By contrast, Woodland Caribou park’s smaller jack pines lent its fires a less menacing appearance.

The outfitter, while suggesting caution, raised no red flags. “He said it was up to me whether I wanted to go,’’ Arnesen said.

Watching the floatplane disappear into the distance after being dropped off, Arnesen soon realized the park’s scrubbier trees would prove challenging for use as stanchions to swing his hammock, which he uses for shelter instead of a tent.

The nearest fire, meanwhile, while unthreatening, was mesmerizing, like fireworks. The scene recalled for Arnesen when, years ago, he and a retired smoke jumper friend were paddling in the Boundary Waters Canoe Area Wilderness when lightning threatened to ignite similar infernos.

“I remember him saying, ‘If there’s a fire, we’re going to stay and watch it,’ ’’Arnesen said. “Sad as the park’s destruction was, I was thinking the same thing. It was a fascinating display to witness.’’

Awakening the next morning, Arnesen turned on his inReach. The device provides GPS mapping, sends and receives texts and e-mails, and also can be an emergency transponder, signaling that a wilderness traveler is in trouble and needs evacuation.

Arnesen clicked on an unexpected e-mail from his outfitter.

“The message said that fires were coming toward me from the north and the south, and that the park service had closed the lake I was on,’’ he said. “He said it was time to get out of the area.’’

Packing his camp quickly and loading his canoe, Arnesen paddled south, as directed, across the lake, toward the nearest portage, 2.5 miles away. But reaching the far shore, he made a mistake, confusing one bay for another and missing the portage. By the time he corrected his position, firefighting helicopters were dropping water so near to him he thought he might get wet.

“By then the outfitter had e-mailed me again, but I didn’t get that message,’’ Arnesen said. “For some reason the satellite didn’t hook up to my inReach, perhaps because of the smoke. I’d find out later the outfitter had asked for my location and told me to stay put until he redirected me.’’

Ominously, the portage to the next lake had already burned. But based on what the outfitter had told him in his first e-mail, safety from new fires lay on its other end. Uncertain if that were true, Arnesen abandoned his pack, canoe and other gear and ran across the portage.

Reaching the footpath’s far end, he assessed it to be safe and sprinted back for his gear. He didn’t realize the moss infused in the portage’s soil was still on fire.

“I carried my canoe across the portage and set it down,’’ he said. “I didn’t notice right away, not until I saw smoke. But the moss was so hot, the canoe was burning.’’

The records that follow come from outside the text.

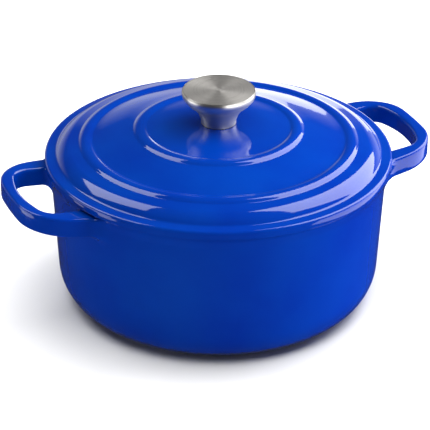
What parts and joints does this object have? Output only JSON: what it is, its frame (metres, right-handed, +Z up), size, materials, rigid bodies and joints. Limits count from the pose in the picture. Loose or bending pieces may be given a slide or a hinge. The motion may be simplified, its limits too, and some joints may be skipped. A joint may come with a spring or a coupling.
{
  "type": "covered casserole dish",
  "caption": "Round covered casserole dish in blue enamelled cast iron: straight-sided pot with loop handles and a low domed lid with raised rings and a steel knob.",
  "frame": {"origin": "centre of the pot's flat base, on the surface it stands on", "axes": "+Z up along the axis of the pot and lid, +X through the middle of one loop handle, -X through the other"},
  "size_m": [0.322, 0.253, 0.1615],
  "materials": {
    "enamelled_cast_iron": "glossy cobalt-blue vitreous enamel outside, glossy pale sand enamel on the cooking side",
    "polished_stainless": "polished stainless steel",
    "turned_stainless": "stainless steel with a fine circular turned grain",
    "plain_stainless": "plain bright stainless steel",
    "silicone": "matt dark silicone"
  },
  "bodies": {
    "pot": {"pot": "enamelled_cast_iron"},
    "lid_screw": {"knob_screw": "plain_stainless", "screw_washer": "plain_stainless", "lock_washer": "plain_stainless"},
    "lid": {"lid": "enamelled_cast_iron", "knob_gasket": "silicone", "knob_shell": "polished_stainless", "knob_cap": "turned_stainless", "knob_insert": "plain_stainless"}
  },
  "joints": [
    {"name": "lid_lift", "type": "slide", "parent": "pot", "child": "lid_screw", "axis": [0, 0, 1], "range_m": [0, 0.16]},
    {"name": "lid_turn", "type": "hinge", "parent": "lid_screw", "child": "lid", "pos_m": [0, 0, 0.13], "axis": [0, 0, 1], "continuous": true}
  ]
}
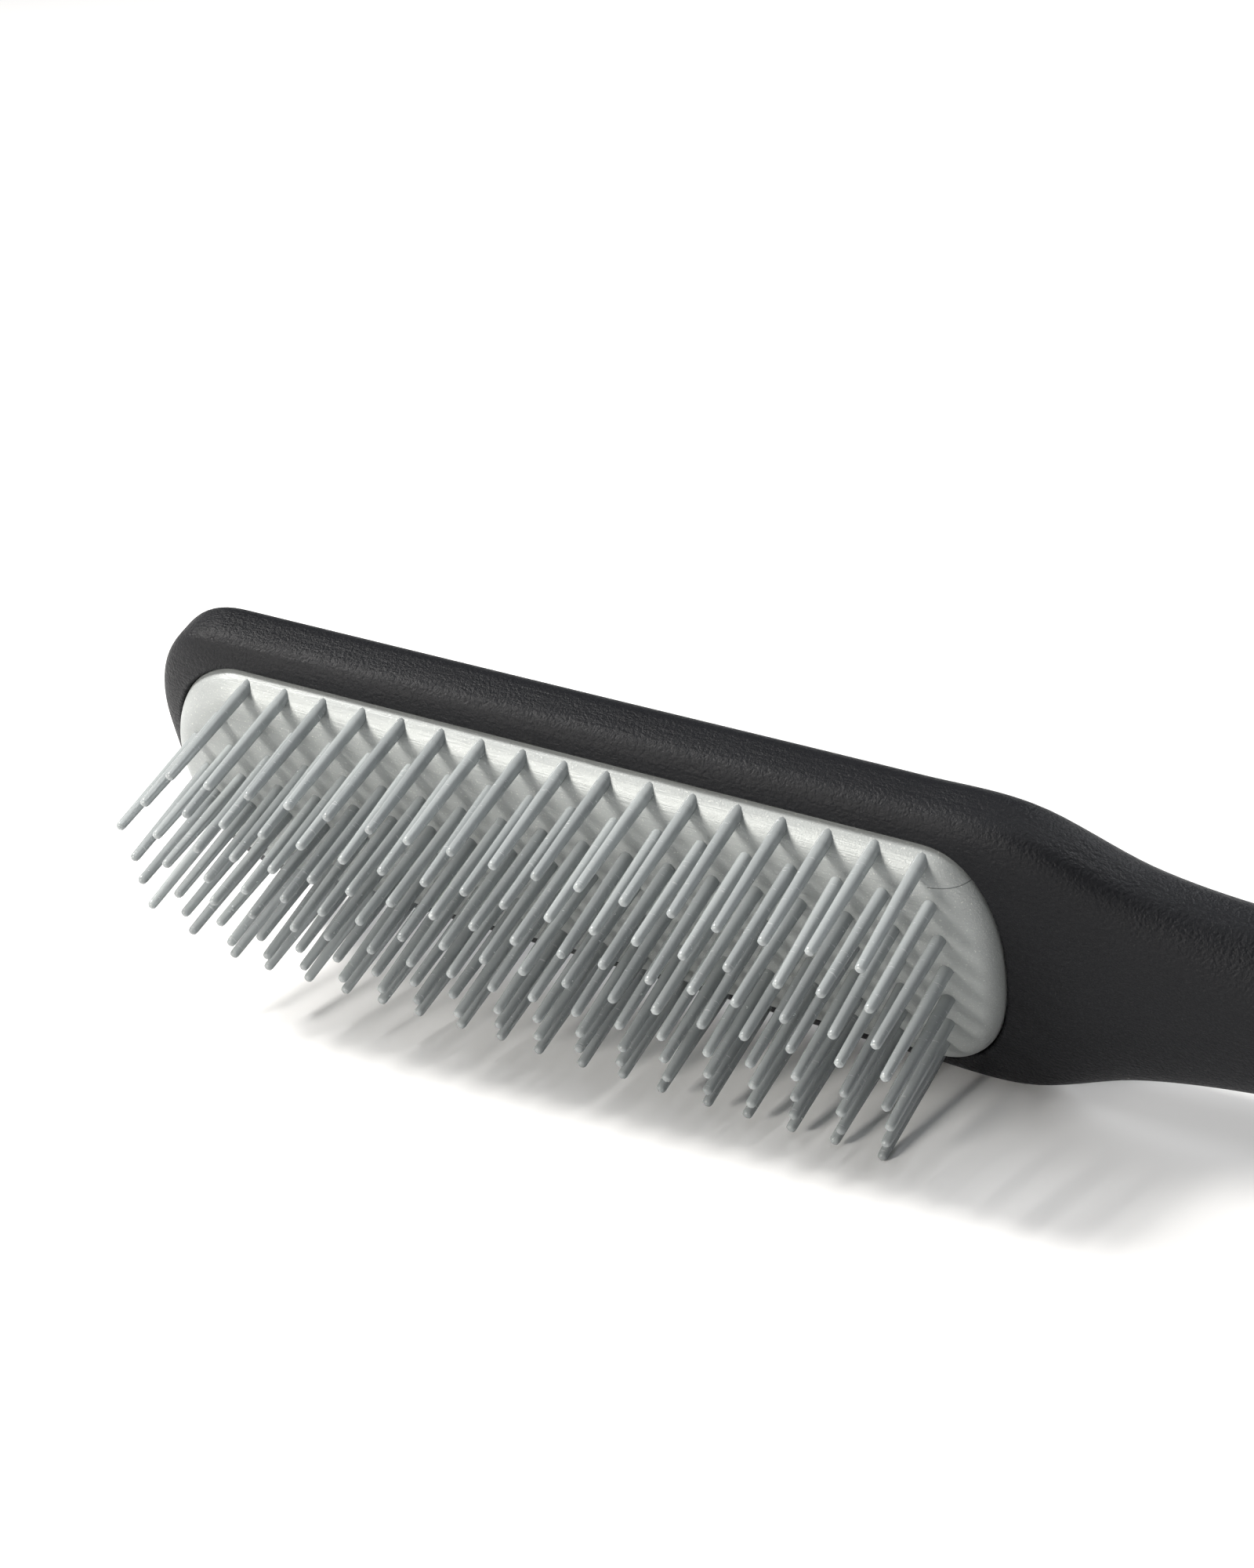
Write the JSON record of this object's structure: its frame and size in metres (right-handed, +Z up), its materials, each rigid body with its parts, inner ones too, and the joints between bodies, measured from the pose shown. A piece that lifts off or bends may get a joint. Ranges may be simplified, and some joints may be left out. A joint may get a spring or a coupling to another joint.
{
  "type": "pinned hair colour-blending brush",
  "caption": "Long-headed hair brush with rows of straight flexible pins through a domed grey pad, set in a soft-touch black head and handle.",
  "frame": {"origin": "centre of the footprint, on the bench that the brush lies on", "axes": "+X along the brush towards the butt of the handle, +Z up with the brush lying on its side, pins towards -Y and leaning down to the bench"},
  "size_m": [0.2228, 0.0328, 0.0427],
  "materials": {
    "soft_touch": "matt soft-touch elastomer",
    "core_plastic": "moulded polypropylene",
    "pearl_pad": "satin pearl grey elastomer",
    "pin_nylon": "smooth translucent grey nylon"
  },
  "bodies": {
    "root": {"soft_sleeve": "soft_touch", "handle_core": "core_plastic", "pin_pad": "pearl_pad", "pin_row_1": "pin_nylon", "pin_row_2": "pin_nylon", "pin_row_3": "pin_nylon", "pin_row_4": "pin_nylon", "pin_row_5": "pin_nylon", "pin_row_6": "pin_nylon", "pin_row_7": "pin_nylon", "pin_row_8": "pin_nylon"}
  },
  "joints": []
}
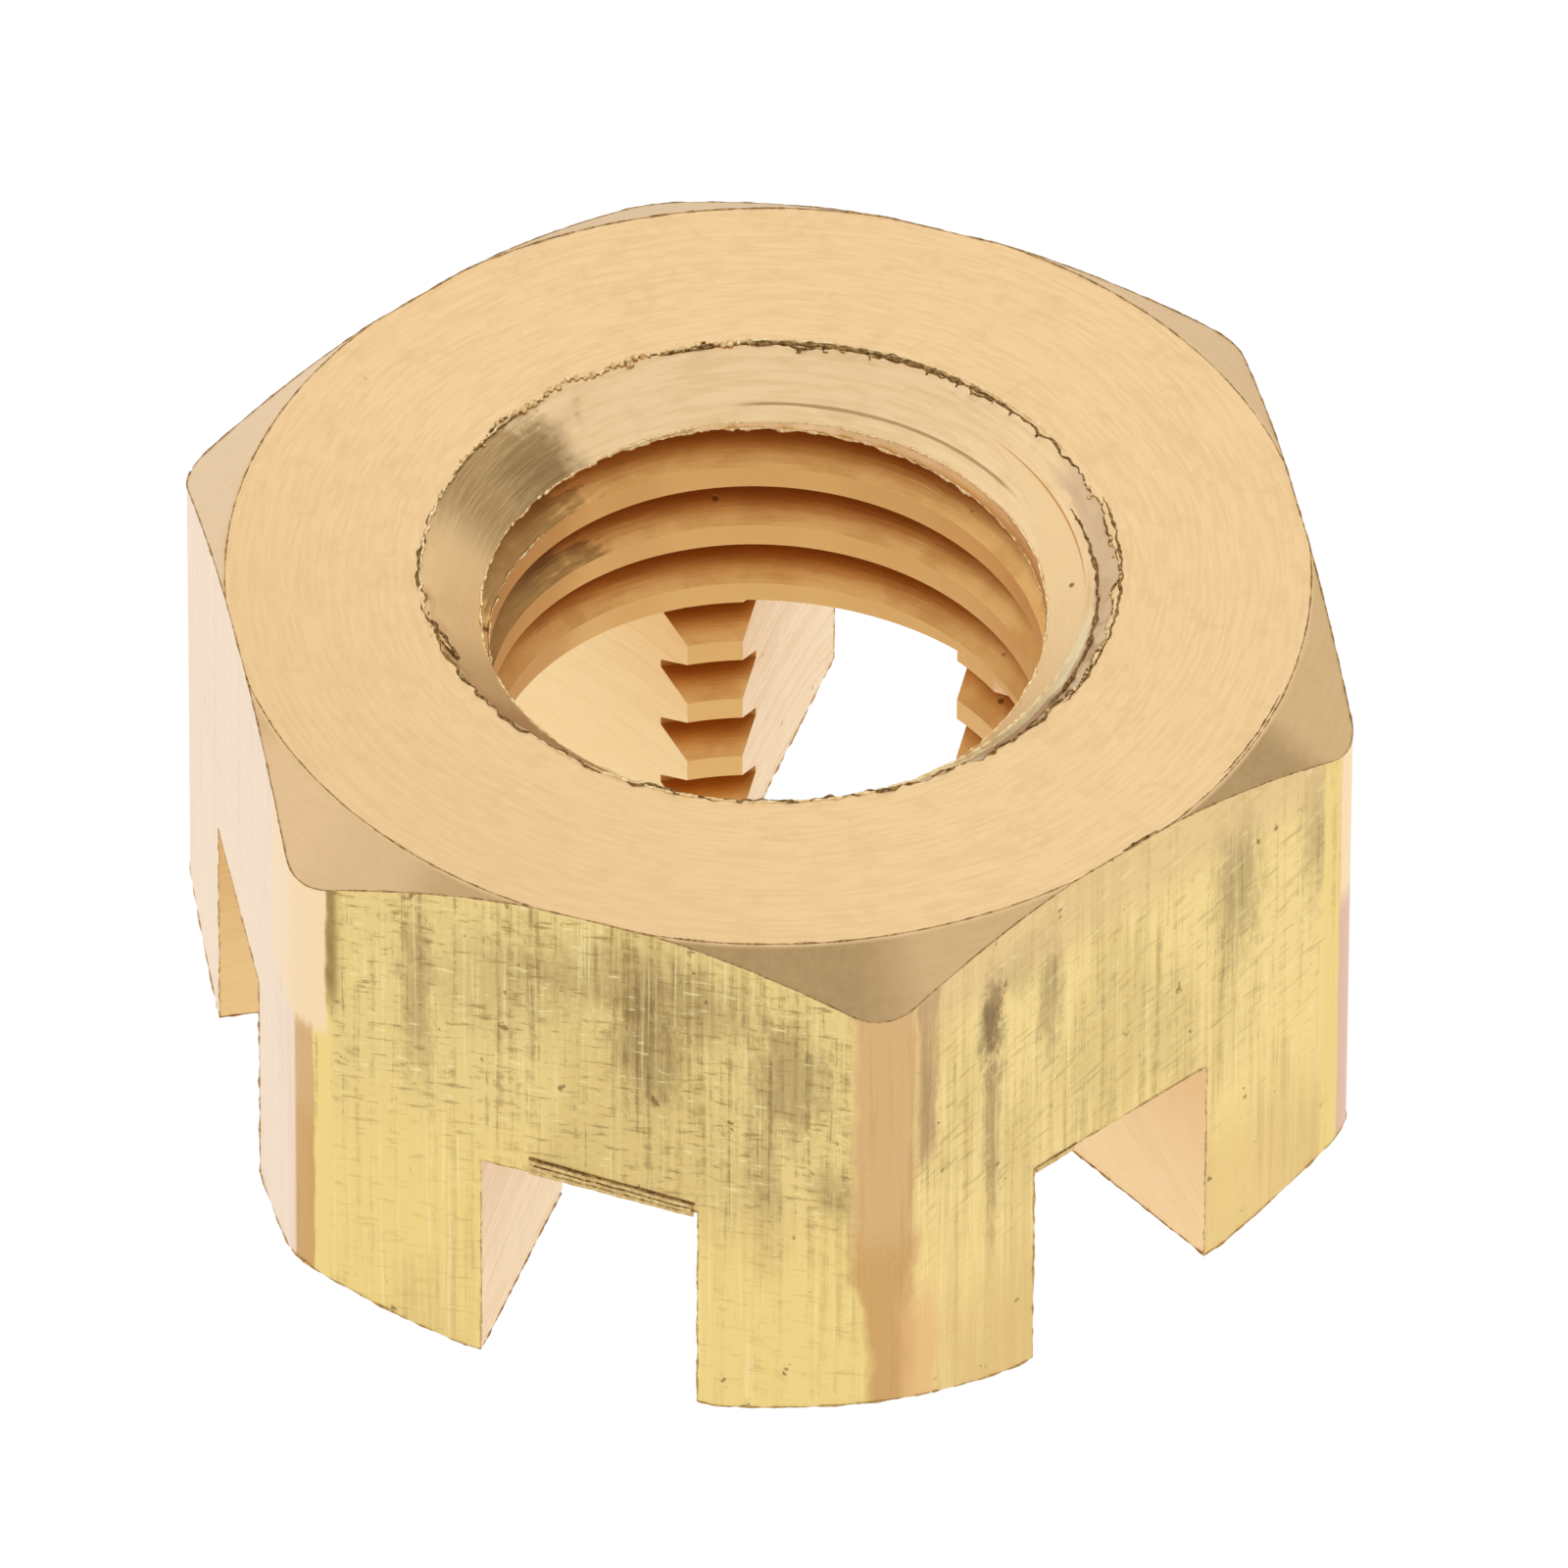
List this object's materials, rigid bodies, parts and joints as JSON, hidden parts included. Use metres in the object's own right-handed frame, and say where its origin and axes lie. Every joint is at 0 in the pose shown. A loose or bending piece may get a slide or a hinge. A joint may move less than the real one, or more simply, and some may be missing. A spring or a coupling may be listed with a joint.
{
  "type": "slotted hexagon nut",
  "caption": "Slotted hexagon castle nut in solid brass, chamfered at both ends, with a coarse metric bore and open slots for a locking split pin.",
  "frame": {"origin": "centre of the slotted end's plane, on the thread axis, which is the plane that the nut lies on", "axes": "+Z along the thread axis towards the bearing face; two corners of the hexagon lie along X and two flats face along Y"},
  "size_m": [0.0194, 0.017, 0.0098],
  "materials": {
    "brass": "machined from drawn brass bar: turned ends, drawn flats, milled slots, no plating"
  },
  "bodies": {
    "root": {"slotted_nut": "brass"}
  },
  "joints": []
}
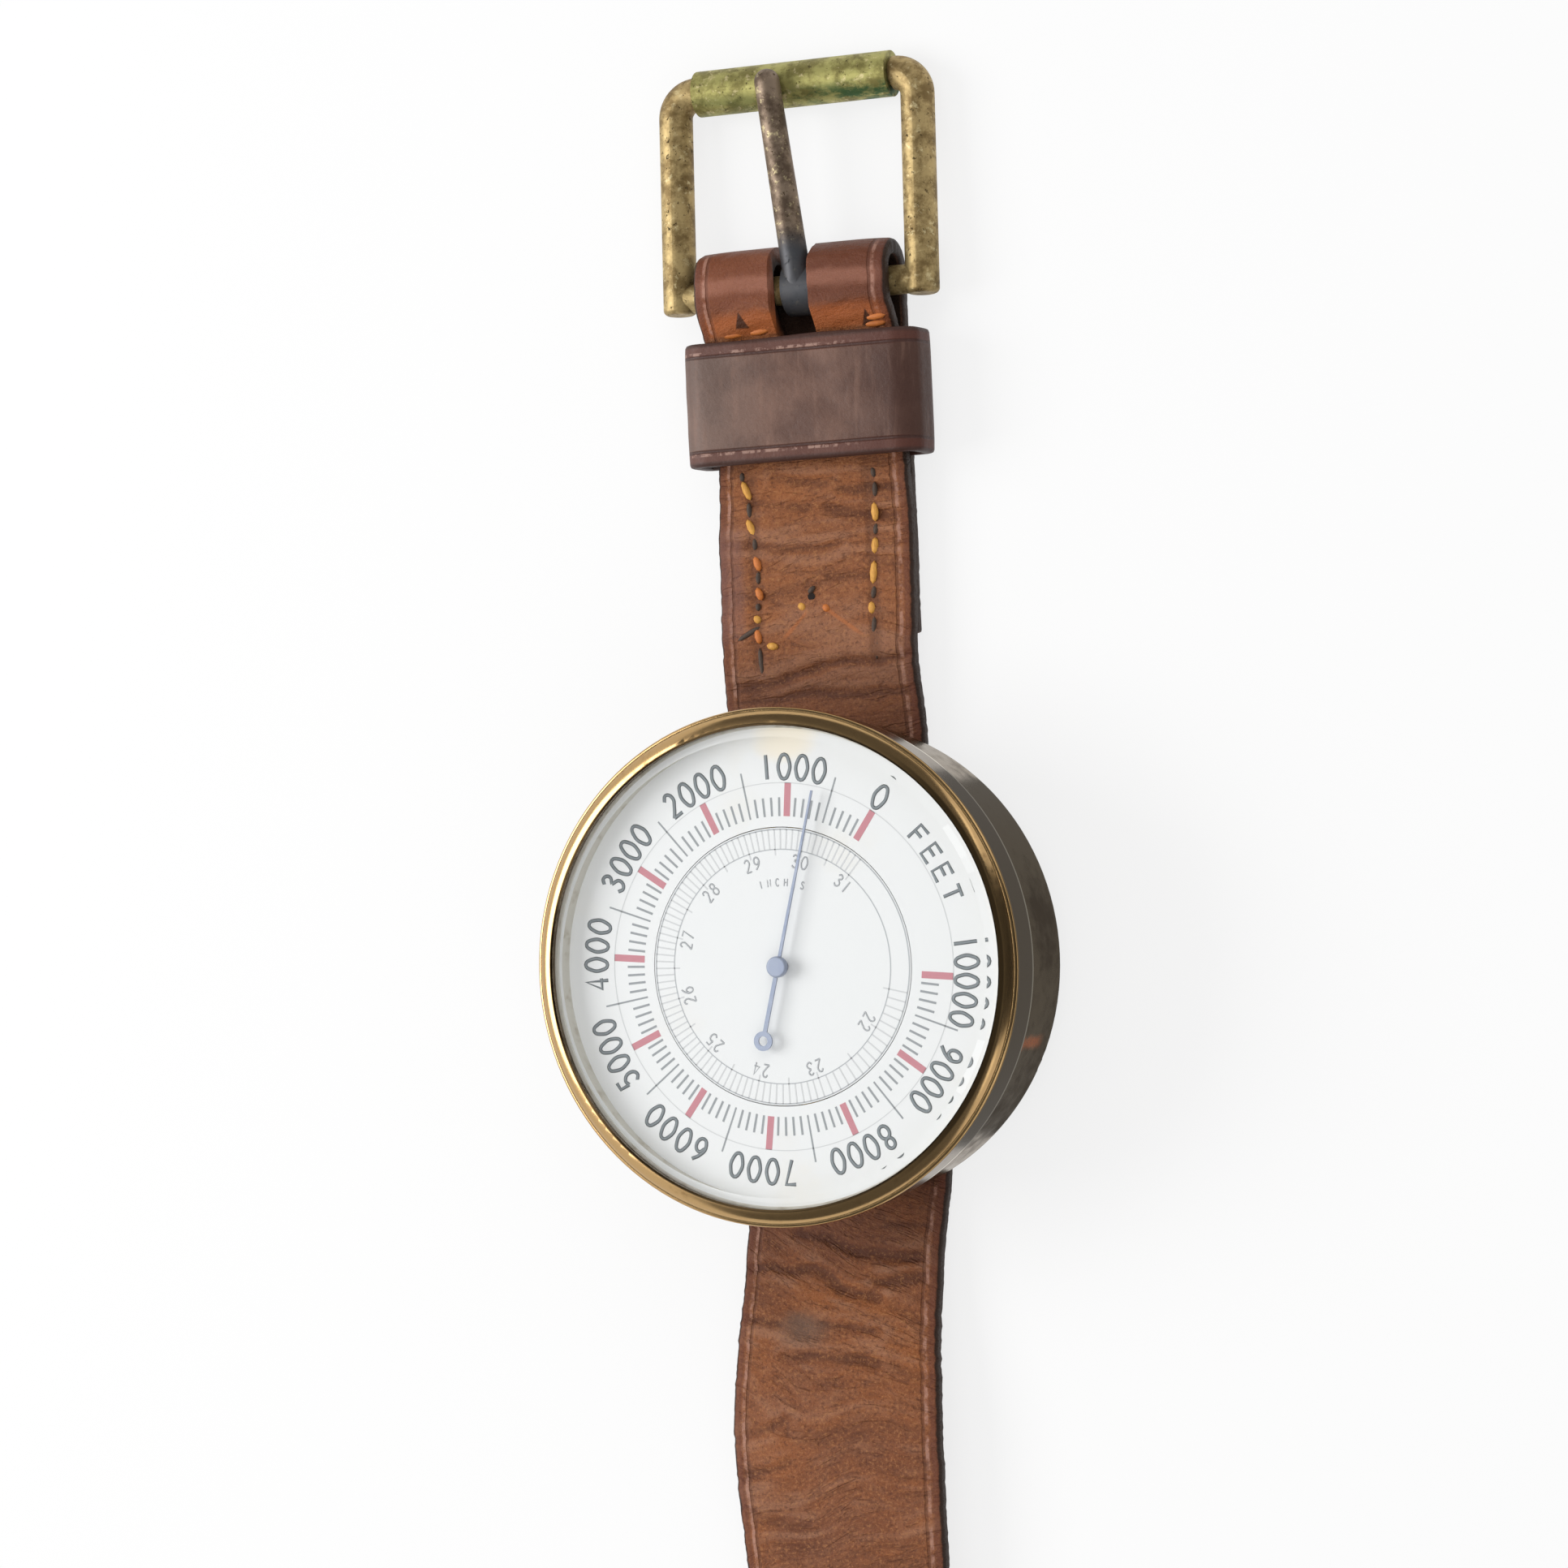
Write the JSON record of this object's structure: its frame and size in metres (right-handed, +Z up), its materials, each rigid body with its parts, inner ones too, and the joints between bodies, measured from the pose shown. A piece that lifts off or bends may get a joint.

Launching the craft extinguished the smoldering fire, and Arnesen eventually established a camp on a distant rocky shoreline among unburned jack pines.

Planned for 10 days, the outing ended on Day 8, when the physician-turned-retiree canoeist paddled 17 miles to a pickup point, where his outfitter met him.

Enthralled by the region, despite its fiery ambience, Arnesen returned to Woodland Caribou with a friend on Aug. 16 to paddle its waterways again.

A few days ago, acting park superintendent Kent Fraser told CBC news the fires will be allowed to burn themselves out.

“That’s why we’re monitoring them and not suppressing them,” he said. “We’re just allowing what Mother Nature wants to see on the landscape.”